* Begin *

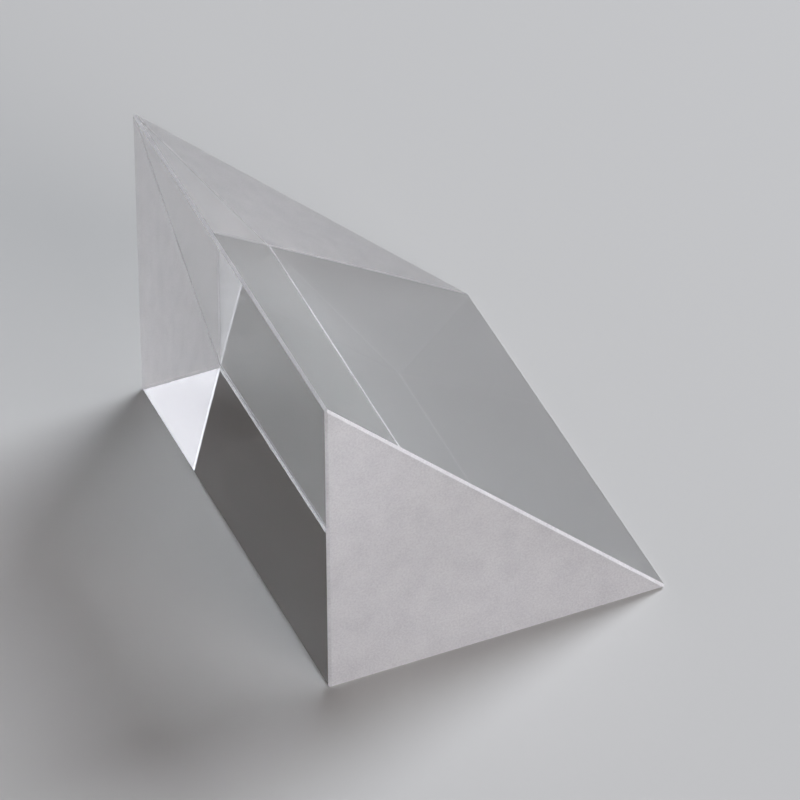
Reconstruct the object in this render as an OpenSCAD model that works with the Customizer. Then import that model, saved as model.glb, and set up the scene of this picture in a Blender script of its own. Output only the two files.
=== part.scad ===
// Right angle prism, 45-90-45, of optical crown glass.
// It lies on one leg face, with the other leg face upright on the -X side and
// the hypotenuse face sloping down towards +X. Its length runs along Y.
// The origin is the middle of the leg face that it lies on, between the three
// sharp corners of the section before they are bevelled.

/* [Section] */
// Side of each leg face across the prism, from face to sharp edge
leg = 30; // [10:0.5:60]

/* [Length] */
// Distance between the two ground triangular ends
prism_length = 40; // [10:0.5:80]

/* [Protective bevels] */
// Width of the flat ground along the right angle edge
ridge_bevel = 0.3; // [0.1:0.05:1.5]
// Width of the flat ground along each of the two 45 degree edges
acute_bevel = 0.3; // [0.1:0.05:1.5]
// Width of the flats ground round each triangular end
end_bevel = 0.3; // [0.1:0.05:1.5]

/* [Hidden] */

RIGHT_ANGLE = 90;
ACUTE_ANGLE = 45;

// Corners of the section in X and Z: the right angle, the far end of the leg
// face below, and the top of the upright leg face.
ridge = [-leg / 2, 0];
toe = [leg / 2, 0];
peak = [-leg / 2, leg];

// The long edges: corner of the section, angle of glass there, direction
// that points straight out of it, and width of its flat.
LONG_EDGES = [
    [ridge, RIGHT_ANGLE, 225, ridge_bevel],
    [toe, ACUTE_ANGLE, -22.5, acute_bevel],
    [peak, ACUTE_ANGLE, 112.5, acute_bevel],
];

// The polished faces: a corner of the section that each one passes through,
// and the direction that it looks in.
POLISHED_FACES = [
    [ridge, 270],
    [ridge, 180],
    [toe, 45],
];

// How far in from a sharp edge a flat of this width lies.
function flat_depth(width, angle) = width / 2 / tan(angle / 2);

// Everything outside a flat ground on a sharp edge that runs along Y through
// the origin and points towards +X. It is long enough for every edge.
module ground_away(width, angle) {
    reach = 2 * (leg + prism_length);
    translate([-flat_depth(width, angle), -reach, -reach])
        cube([reach, 2 * reach, 2 * reach]);
}

// The sawn blank, with every edge still sharp.
module blank() {
    rotate([90, 0, 0])
        linear_extrude(prism_length, center = true)
            polygon([ridge, toe, peak]);
}

// What is ground off the three edges that run the length of the prism.
module long_bevels() {
    for (edge = LONG_EDGES)
        translate([edge[0].x, 0, edge[0].y])
            rotate([0, -edge[2], 0])
                ground_away(edge[3], edge[1]);
}

// What is ground off the three edges round each end.
module end_bevels() {
    for (face = POLISHED_FACES, end = [-1, 1])
        translate([face[0].x, end * prism_length / 2, face[0].y])
            rotate([0, -face[1], 0])
                rotate([0, 0, end * RIGHT_ANGLE / 2])
                    ground_away(end_bevel, RIGHT_ANGLE);
}

module prism() {
    color("lightcyan", 0.35)
        difference() {
            blank();
            long_bevels();
            end_bevels();
        }
}

prism();
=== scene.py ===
import math

import bpy
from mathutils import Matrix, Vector


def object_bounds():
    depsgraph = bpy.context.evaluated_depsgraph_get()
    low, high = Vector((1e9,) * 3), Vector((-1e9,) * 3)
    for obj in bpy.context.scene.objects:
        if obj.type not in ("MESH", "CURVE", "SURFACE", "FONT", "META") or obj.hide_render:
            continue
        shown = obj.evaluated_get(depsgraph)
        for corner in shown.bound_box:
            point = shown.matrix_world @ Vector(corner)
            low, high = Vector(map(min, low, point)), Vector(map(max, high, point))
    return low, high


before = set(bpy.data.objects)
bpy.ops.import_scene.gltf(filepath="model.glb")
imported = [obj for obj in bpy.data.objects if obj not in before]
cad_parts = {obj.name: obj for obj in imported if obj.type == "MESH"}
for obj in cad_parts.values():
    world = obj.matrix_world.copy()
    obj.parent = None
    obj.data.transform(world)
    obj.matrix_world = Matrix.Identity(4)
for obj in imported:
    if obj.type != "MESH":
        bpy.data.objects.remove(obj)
cad_low, cad_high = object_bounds()


# --- Prism -------------------------------------------------------------------------------------
# One block of colourless optical crown glass, sawn from a slab and ground to 45-90-45 degrees.
# The two leg faces and the hypotenuse face are polished, so light passes or is turned back inside.
# Both triangular ends and the narrow bevel on every edge are left as they came off the grinding plate.

LEG = -2 * cad_low.x          # the upright leg face stands half a leg from the middle
LENGTH = cad_high.y - cad_low.y
ON_THE_FACE = 2e-6            # metres; nearer than this to the plane of a face is on that face

CROWN_GLASS_IOR = 1.5168      # borosilicate crown, at the yellow of the spectrum
POLISHED_ROUGHNESS = 0.0
GROUND_ROUGHNESS = 0.7
POLISHED_CLEARNESS = 1.0      # share of the light that passes as through clear glass
END_CLEARNESS = 0.6
BEVEL_CLEARNESS = 0.45        # ground with a coarser grit than the ends, so it reads whiter

CLEAR_WATER_WHITE = "#ffffff"
GROUND_PALE = "#ffffff"
GROUND_DULL = "#e6e5e7"
MOTTLE_WIDTH = 0.0025         # patches where the plate cut a little more or less
MOTTLE_DETAIL = 3.0
GRAIN_WIDTH = 0.00018         # real pits are 0.02 mm; drawn this coarse so that they show
GRAIN_DETAIL = 2.0
GRAIN_DEPTH = 0.00004
GRAIN_STRENGTH = 0.6
GRAIN_SHARE = 0.6             # of the ground tone, beside the mottle
LEAST_CUT = 0.34              # noise values that give the dullest and the palest tone
MOST_CUT = 0.66


def linear(hex_colour):
    """An sRGB hex colour as linear red, green, blue and alpha, by the standard curve."""
    shares = [int(hex_colour[i:i + 2], 16) / 255 for i in (1, 3, 5)]
    return [s / 12.92 if s <= 0.04045 else ((s + 0.055) / 1.055) ** 2.4 for s in shares] + [1.0]


def add_node(tree, kind, inputs, **settings):
    """Adds a node, sets its properties, and gives each input a value or a link. Returns it.

    An input goes by its name, or by its number where names repeat.
    """
    added = tree.nodes.new(kind)
    for name, value in settings.items():
        setattr(added, name, value)
    for socket, value in inputs.items():
        if isinstance(value, bpy.types.NodeSocket):
            tree.links.new(value, added.inputs[socket])
        else:
            added.inputs[socket].default_value = value
    return added


# A Mix node has its inputs named A and B, and its output, once for numbers and again for colours.
NUMBER_A, NUMBER_B, MIXED_NUMBER = 2, 3, 0
COLOUR_A, COLOUR_B, MIXED_COLOUR = 6, 7, 2

# Crown glass: polished, it is clear and mirrors at a low angle; fine ground, it is an even
# satin grey-white that lets light through but no picture.
crown_glass = bpy.data.materials.new("crown_glass_polished_and_fine_ground")
crown_glass.use_nodes = True
glass_tree = crown_glass.node_tree
glass_tree.nodes.clear()

# Which face a point is on follows from where it is: each face is a plane, and the rest is bevel.
point = add_node(glass_tree, "ShaderNodeTexCoord", {}).outputs["Object"]
along = add_node(glass_tree, "ShaderNodeSeparateXYZ", {"Vector": point}).outputs
up_the_slope = add_node(glass_tree, "ShaderNodeMath", {0: along["X"], 1: along["Z"]}, operation="ADD")
from_middle = add_node(glass_tree, "ShaderNodeMath", {0: along["Y"]}, operation="ABSOLUTE")
planes = {
    "base leg": (along["Z"], 0.0),
    "upright leg": (along["X"], -LEG / 2),
    "hypotenuse": (up_the_slope.outputs["Value"], LEG / 2),
    "end": (from_middle.outputs["Value"], LENGTH / 2),
}
on_face = {}
for face, (way, place) in planes.items():
    compared = add_node(glass_tree, "ShaderNodeMath", {
        0: way, 1: place, 2: ON_THE_FACE}, operation="COMPARE")
    on_face[face] = compared.outputs["Value"]
on_a_leg = add_node(glass_tree, "ShaderNodeMath", {
    0: on_face["base leg"], 1: on_face["upright leg"]}, operation="MAXIMUM")
polished = add_node(glass_tree, "ShaderNodeMath", {
    0: on_a_leg.outputs["Value"], 1: on_face["hypotenuse"]}, operation="MAXIMUM").outputs["Value"]

# The grinding leaves a fine grain, and a mottle where the plate cut more or less.
mottle = add_node(glass_tree, "ShaderNodeTexNoise", {
    "Vector": point, "Scale": 1 / MOTTLE_WIDTH, "Detail": MOTTLE_DETAIL})
grain = add_node(glass_tree, "ShaderNodeTexNoise", {
    "Vector": point, "Scale": 1 / GRAIN_WIDTH, "Detail": GRAIN_DETAIL})
cut = add_node(glass_tree, "ShaderNodeMix", {
    "Factor": GRAIN_SHARE, NUMBER_A: mottle.outputs["Fac"], NUMBER_B: grain.outputs["Fac"]})
spread_cut = add_node(glass_tree, "ShaderNodeMapRange", {
    "Value": cut.outputs[MIXED_NUMBER], "From Min": LEAST_CUT, "From Max": MOST_CUT})
ground_tone = add_node(glass_tree, "ShaderNodeMix", {
    "Factor": spread_cut.outputs["Result"],
    COLOUR_A: linear(GROUND_DULL), COLOUR_B: linear(GROUND_PALE)}, data_type="RGBA")
grain_strength = add_node(glass_tree, "ShaderNodeMix", {
    "Factor": polished, NUMBER_A: GRAIN_STRENGTH, NUMBER_B: 0.0})
grain_bump = add_node(glass_tree, "ShaderNodeBump", {
    "Strength": grain_strength.outputs[MIXED_NUMBER], "Distance": GRAIN_DEPTH,
    "Height": grain.outputs["Fac"]})

# Each finish gets its own tone, roughness and clearness.
glass_tone = add_node(glass_tree, "ShaderNodeMix", {
    "Factor": polished,
    COLOUR_A: ground_tone.outputs[MIXED_COLOUR], COLOUR_B: linear(CLEAR_WATER_WHITE)}, data_type="RGBA")
roughness = add_node(glass_tree, "ShaderNodeMix", {
    "Factor": polished, NUMBER_A: GROUND_ROUGHNESS, NUMBER_B: POLISHED_ROUGHNESS})
ground_clearness = add_node(glass_tree, "ShaderNodeMix", {
    "Factor": on_face["end"], NUMBER_A: BEVEL_CLEARNESS, NUMBER_B: END_CLEARNESS})
clearness = add_node(glass_tree, "ShaderNodeMix", {
    "Factor": polished,
    NUMBER_A: ground_clearness.outputs[MIXED_NUMBER], NUMBER_B: POLISHED_CLEARNESS})

glass_surface = add_node(glass_tree, "ShaderNodeBsdfPrincipled", {
    "Base Color": glass_tone.outputs[MIXED_COLOUR],
    "Roughness": roughness.outputs[MIXED_NUMBER],
    "IOR": CROWN_GLASS_IOR,
    "Transmission Weight": clearness.outputs[MIXED_NUMBER],
    "Normal": grain_bump.outputs["Normal"],
})
add_node(glass_tree, "ShaderNodeOutputMaterial", {"Surface": glass_surface.outputs["BSDF"]})

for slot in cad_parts["prism"].material_slots:
    slot.material = crown_glass


# --- Floor -------------------------------------------------------------------------------------
# A wide sheet of uncoated pale grey card under the prism.
# It lies a hair below the base face, which leaves the film of air that turns light back inside the glass.

FLOOR_HALF_WIDTH = 3.0
AIR_FILM = 0.00002            # 0.02 mm, as dust and the card's nap hold the glass off it
CORNERS = ((-1, -1), (1, -1), (1, 1), (-1, 1))

floor_mesh = bpy.data.meshes.new("card_floor")
floor_mesh.from_pydata(
    [(x * FLOOR_HALF_WIDTH, y * FLOOR_HALF_WIDTH, -AIR_FILM) for x, y in CORNERS],
    [], [(0, 1, 2, 3)])
floor = bpy.data.objects.new("card_floor", floor_mesh)
bpy.context.scene.collection.objects.link(floor)

# Uncoated card: one even pale tone without any shine.
PALE_GREY = "#c3c3c0"
CARD_ROUGHNESS = 0.9
CARD_SPECULAR = 0.2

uncoated_card = bpy.data.materials.new("uncoated_card")
uncoated_card.use_nodes = True
card_surface = uncoated_card.node_tree.nodes["Principled BSDF"].inputs
card_surface["Base Color"].default_value = linear(PALE_GREY)
card_surface["Roughness"].default_value = CARD_ROUGHNESS
card_surface["Specular IOR Level"].default_value = CARD_SPECULAR
floor_mesh.materials.append(uncoated_card)


# --- Studio light ------------------------------------------------------------------------------
# A round softbox high on the right does most of the work, and a weak one low in front opens the shade.
# The walls all round are dim, so the glass has something dark to turn back wherever it mirrors the room.

DIM_WALLS = "#3d3835"

studio = bpy.data.worlds.new("dim_studio")
bpy.context.scene.world = studio
studio.use_nodes = True
studio.node_tree.nodes["Background"].inputs["Color"].default_value = linear(DIM_WALLS)


def add_softbox(name, place, width, watts, colour):
    """A round soft lamp that is turned to the prism and isn't seen itself."""
    lamp = bpy.data.lights.new(name, "AREA")
    lamp.shape = "DISK"
    lamp.size = width
    lamp.energy = watts
    lamp.color = linear(colour)[:3]
    softbox = bpy.data.objects.new(name, lamp)
    bpy.context.scene.collection.objects.link(softbox)
    softbox.location = place
    softbox.rotation_euler = Vector(place).to_track_quat("Z", "Y").to_euler()
    softbox.visible_camera = False


add_softbox("key_softbox", place=(0.83, 0.35, 0.90), width=0.8, watts=20.0, colour="#f2f6ff")
add_softbox("front_softbox", place=(0.30, -1.15, 0.45), width=0.8, watts=9.0, colour="#fff7f9")


# --- Camera ------------------------------------------------------------------------------------
# A long lens 0.7 m off, in front of the left corner.
# It looks down at about 41 degrees, so both polished faces that slope away and one ground end show.

LENS = 380.2                  # millimetres, on the default 36 mm sensor
LENS_PLACE = (-0.20483, -0.47634, 0.46621)
LENS_TURN = (48.626, 0.265, -23.496)      # degrees
NEAREST_SEEN = 0.01
FARTHEST_SEEN = 5.0

view = bpy.data.cameras.new("camera")
view.lens = LENS
view.clip_start = NEAREST_SEEN
view.clip_end = FARTHEST_SEEN
camera = bpy.data.objects.new("camera", view)
bpy.context.scene.collection.objects.link(camera)
camera.location = LENS_PLACE
camera.rotation_euler = [math.radians(turn) for turn in LENS_TURN]
bpy.context.scene.camera = camera
bpy.context.scene.view_settings.view_transform = "Standard"

# Light is turned back many times inside a prism before it leaves.
TURNS_OFF_GLASS = 16
PASSES_THROUGH_GLASS = 24

bpy.context.scene.cycles.glossy_bounces = TURNS_OFF_GLASS
bpy.context.scene.cycles.transmission_bounces = PASSES_THROUGH_GLASS
bpy.context.scene.cycles.max_bounces = PASSES_THROUGH_GLASS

* End *

Task goal: Return exactly the lines from the beginning of the data above through the one containing "they are bevelled.", please. Include both end lines and add nothing else.

Task result:
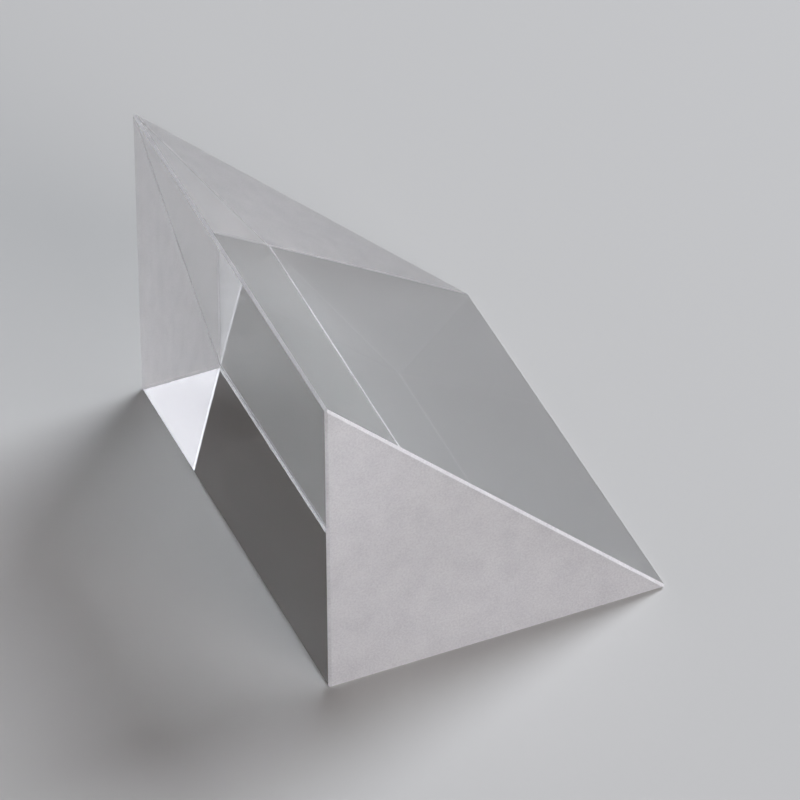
Reconstruct the object in this render as an OpenSCAD model that works with the Customizer. Then import that model, saved as model.glb, and set up the scene of this picture in a Blender script of its own. Output only the two files.
=== part.scad ===
// Right angle prism, 45-90-45, of optical crown glass.
// It lies on one leg face, with the other leg face upright on the -X side and
// the hypotenuse face sloping down towards +X. Its length runs along Y.
// The origin is the middle of the leg face that it lies on, between the three
// sharp corners of the section before they are bevelled.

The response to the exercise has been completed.